Mix up a plain white cake mix, out of a box - you can make it from scratch if you want to, but it's a bit easier sometimes to just use the box.

After mixing up the cake, split up the batter into 4 even amounts. I used my Pampered Chef 2-cup prep bowls - I'm so glad I got a couple sets of these before I stopped selling PC. Super love these bowls.

You'll color the batter in each bowl a different color - the recipe in the magazine said to use a couple teaspoons of flavored Jello in different colors, but instead of wasting Jello, I just used food coloring. Mr. (Ms.?) Wilton is also a baker's friend. I love him (her?).

Wilton is my friend...
Make the 4 different colors of batter, and then bake each in a well-floured pan. I was reminded that well-floured means exactly that...well-floured. I have this great baking spray, that has flour already in it. I did not realize this until after the first two cakes were baked and they did not come out of the pans very well. I tried to spray them and then flour them - when all I had to do was liberally spray each pan with only the spray that contained flour.
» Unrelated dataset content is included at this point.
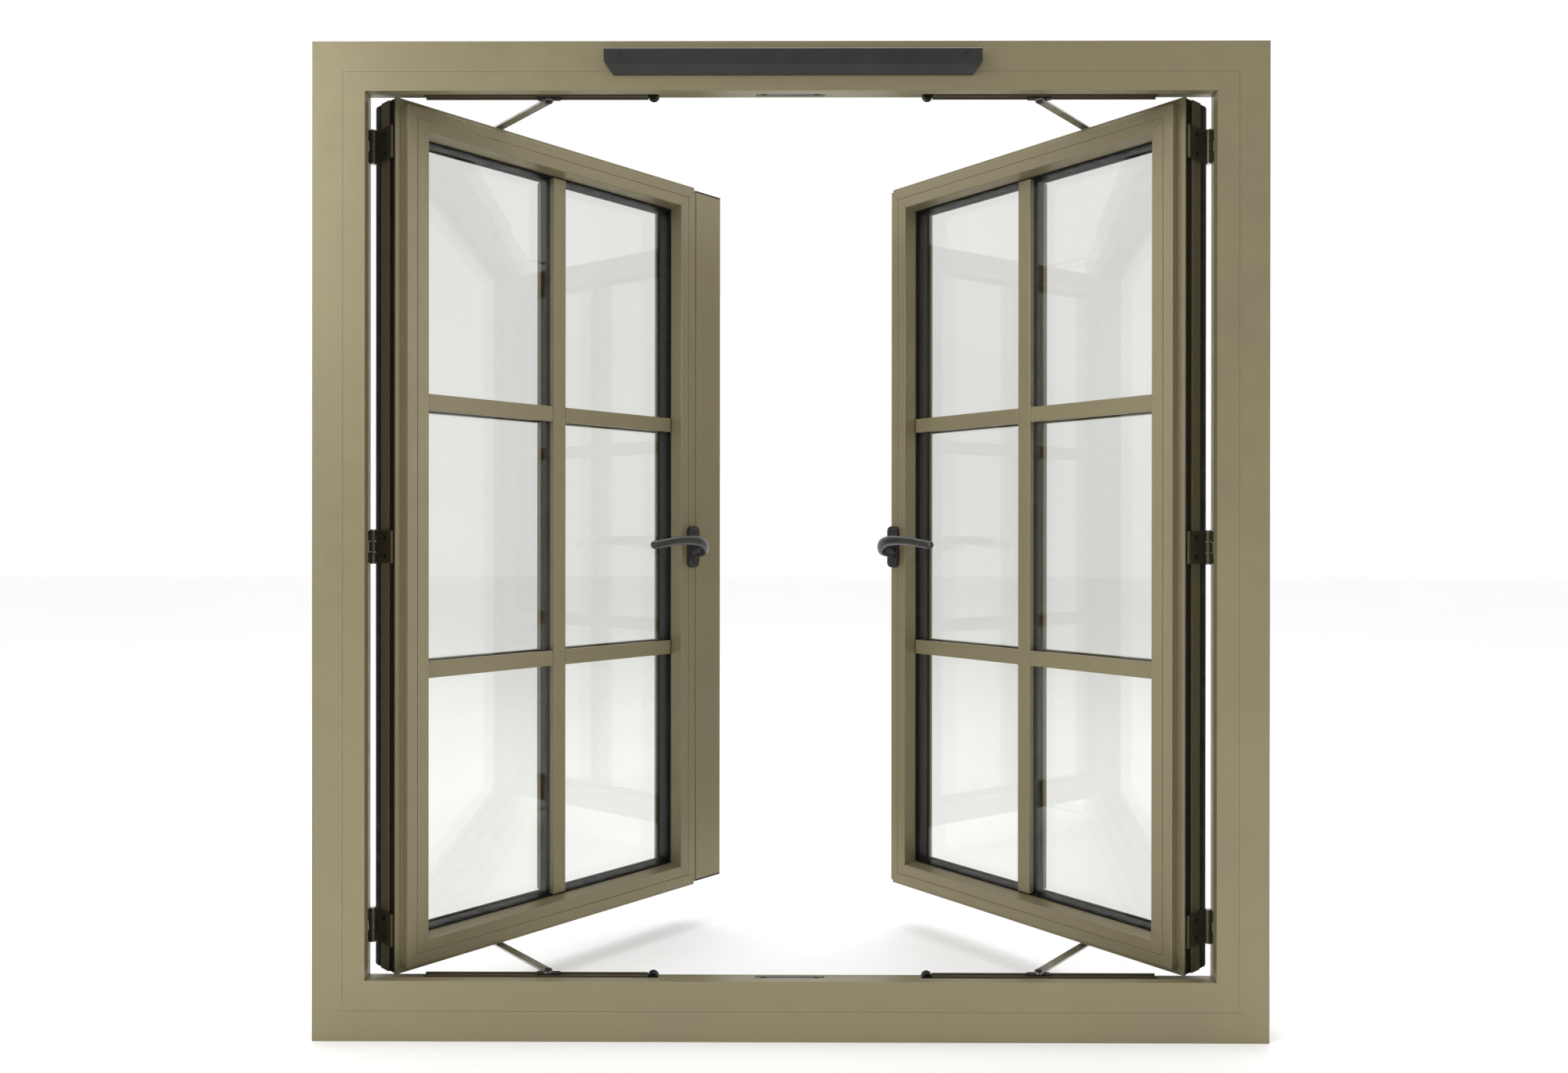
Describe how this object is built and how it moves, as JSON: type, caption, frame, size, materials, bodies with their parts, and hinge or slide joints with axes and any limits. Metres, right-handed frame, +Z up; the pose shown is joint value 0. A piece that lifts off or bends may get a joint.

This flour spray works great. And, I'll say it again. Frosting is my friend when baking layer cakes. You'd never know that the first two layers came out terribly. I froze them on the rack for a bit first before wrapping them in saran wrap.

These pans were *not* floured nearly well enough. I shouldn't have used flour, just the flour-spray.
Red and Orange cakes
First two cakes didn't come out real well...
Love my prep bowls!!
The second two came out perfectly after cooling for a few minutes.
After all 4 cakes are baked and cooled, you'll want to freeze them. Just wrap them up in saran wrap and let them freeze a while. I baked mine on Thursday and then assembled the cake on Friday. But if you only have a few hours that will do. Cakes are usually easier to frost when frozen - less crumbs. Also, once they are frosted and then thaw, they're nice and moist on the inside. We'll just call that a perk.
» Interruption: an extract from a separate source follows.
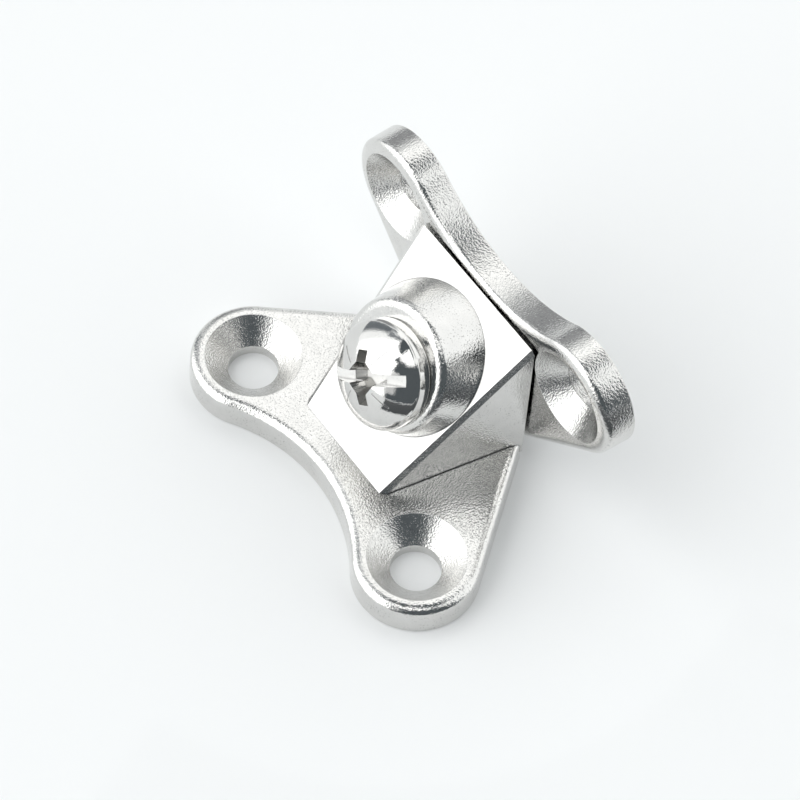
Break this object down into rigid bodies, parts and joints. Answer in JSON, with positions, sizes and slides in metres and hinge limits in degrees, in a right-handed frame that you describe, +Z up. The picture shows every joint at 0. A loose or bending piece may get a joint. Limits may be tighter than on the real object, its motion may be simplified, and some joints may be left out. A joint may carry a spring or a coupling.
{
  "type": "corner connector bracket",
  "caption": "Right-angle corner connector: an eared base bracket with a wedge block and an eared upright bracket, drawn together by a slanting machine screw.",
  "frame": {"origin": "on the base bracket's underside, below the middle of the whole connector", "axes": "+Z up out of the base bracket, +X out through the upright bracket's back, +Y along the corner between the two panels"},
  "size_m": [0.0302, 0.0466, 0.0271],
  "materials": {
    "bright_nickel_base": "bright nickel plate on zinc die-casting, fine cast grain, ground sloping face",
    "bright_nickel_upright": "bright nickel plate on zinc die-casting, fine cast grain",
    "bright_nickel_screw": "bright nickel plate on steel, polished"
  },
  "bodies": {
    "base": {"base_bracket": "bright_nickel_base"},
    "upright": {"upright_bracket": "bright_nickel_upright"},
    "screw": {"clamp_screw": "bright_nickel_screw"}
  },
  "joints": [
    {"name": "screw_turn", "type": "hinge", "parent": "base", "child": "screw", "pos_m": [-0.00081, -0.0002, 0.0149], "axis": [-0.866, 0, 0.5], "range_deg": [0, 1441]},
    {"name": "upright_draw", "type": "slide", "parent": "base", "child": "upright", "axis": [0.866, 0, -0.5], "range_m": [0, 0.004]}
  ],
  "couplings": [
    {"joint": "screw_turn", "follows": "upright_draw", "rad_per_m": 6283.2}
  ]
}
Next it's time to make the frosting. The recipe calls for cans of frosting, but I prefer to make my own. I made a buttercream frosting, and I made a lot since I wasn't sure how much I'd need to "fix" my layers that didn't bake well. Plus, with a layer cake, sometimes the layers aren't exactly perfectly sized, so you need some more frosting sometimes to make the cake look even.

After the frosting is made, you'll want to split it up into 3 portions - leave some white for the clouds, make some yellow for in between the layers, and make some blue for the outside of the cake. I rinsed out one of my 2-cup prep bowls and used it again for the yellow frosting. Have I mentioned how much I love these bowls? I also used my small batter bowl for the blue, since I need more blue than yellow.
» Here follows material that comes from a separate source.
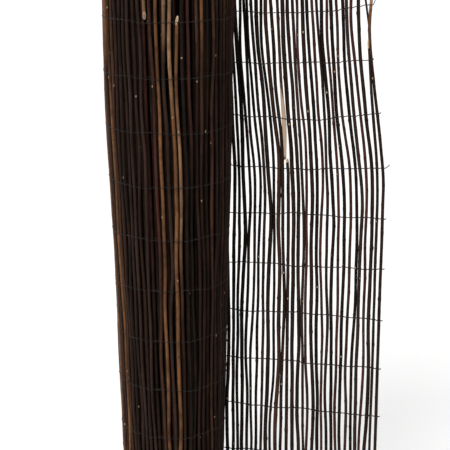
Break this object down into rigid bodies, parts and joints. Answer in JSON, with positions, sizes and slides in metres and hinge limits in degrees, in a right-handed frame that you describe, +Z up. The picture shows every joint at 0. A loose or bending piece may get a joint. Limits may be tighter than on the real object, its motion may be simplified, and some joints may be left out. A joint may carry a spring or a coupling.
{
  "type": "willow screen",
  "caption": "Garden screen of bark-on willow rods bound side by side with rows of twisted wire, partly unrolled from a standing roll.",
  "frame": {"origin": "on the ground at the middle of the footprint", "axes": "+Z up along the rods, +X from the roll towards the free edge of the unrolled run, -Y the front"},
  "size_m": [0.6131, 0.2905, 1.5],
  "materials": {
    "bark": "matt to silky dark brown bark",
    "wire": "dull black annealed steel wire"
  },
  "bodies": {
    "root": {"rod_01": "bark", "rod_02": "bark", "rod_03": "bark", "rod_04": "bark", "rod_05": "bark", "rod_06": "bark", "rod_07": "bark", "rod_08": "bark", "rod_09": "bark", "rod_10": "bark", "rod_11": "bark", "rod_12": "bark", "rod_13": "bark", "rod_14": "bark", "rod_15": "bark", "rod_16": "bark", "rod_17": "bark", "rod_18": "bark", "rod_19": "bark", "rod_20": "bark", "rod_21": "bark", "rod_22": "bark", "rod_23": "bark", "rod_24": "bark", "rod_25": "bark", "rod_26": "bark", "rod_27": "bark", "rod_28": "bark", "rod_29": "bark", "rod_30": "bark", "rod_31": "bark", "rod_32": "bark", "rod_33": "bark", "rod_34": "bark", "rod_35": "bark", "rod_36": "bark", "rod_37": "bark", "roll_turn_1": "bark", "roll_turn_2": "bark", "roll_turn_3": "bark", "roll_turn_4": "bark", "binding_wire_01": "wire", "binding_wire_02": "wire", "binding_wire_03": "wire", "binding_wire_04": "wire", "binding_wire_05": "wire", "binding_wire_06": "wire", "binding_wire_07": "wire", "binding_wire_08": "wire", "binding_wire_09": "wire", "binding_wire_10": "wire", "binding_wire_11": "wire", "binding_wire_12": "wire", "binding_wire_13": "wire"}
  },
  "joints": []
}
Mixing up the blue sky frosting

Not quite bright enough...let's add more color...
Beautiful! Frosting is fun.
Now it's time to frost the cake.

Place your bottom layer on your cake serving plate. I got this cute little cake pedestal the last time I went to IKEA. I used to have a cake plate but didn't have room in my old kitchen for it. Now that I have room I decided it was time to have my cake plate again. Anyway, I also put a dab of frosting under that first layer, so when I frosted the cake it wouldn't slide all around. I put a little cloth-y thing under my pedestal so that I could turn it around easily and also to make sure I didn't scratch up my countertop. It's way easier to turn the cake around for frosting all around. You can also put your plate on a lazy susan if you want - I've done that before and it works great.

Then you'll frost the top (only) of the bottom layer with yellow frosting.

 Then the next layer,

And so on.

You'll only need enough yellow frosting for the 3 bottom layers, since the top layer will be frosted with blue.

Next you'll frost the rest of the cake! It can be messy, but put a big glob on and start spreading. Do the top first, then the sides, then you'll smooth out the top again. You can glob some into the uneven places so the cake will look nice and even and smooth. You'd never know that my two bottom layers didn't turn out of the pans very nicely.

After the frosting is done, you can clean up the serving plate with paper towels (or whatever tool you want to use). Next comes the clouds - just spread some blobs of white frosting so that they look like clouds. I wasn't sure how mine would turn out, but I think they ended up looking fairly good. Any shape of clouds will do.

Birthday Girl
Silly Birthday Girl.
My example
That's it. I left the cover off of the cake pedestal until after we cut the cake, since it would have touched the top layer and messed up my clouds. When we cut the cake to serve it, it was super moist and yummy. Layer cakes are slightly time-consuming, but are really simple to put together, so don't let yourself be overwhelmed by the prospect.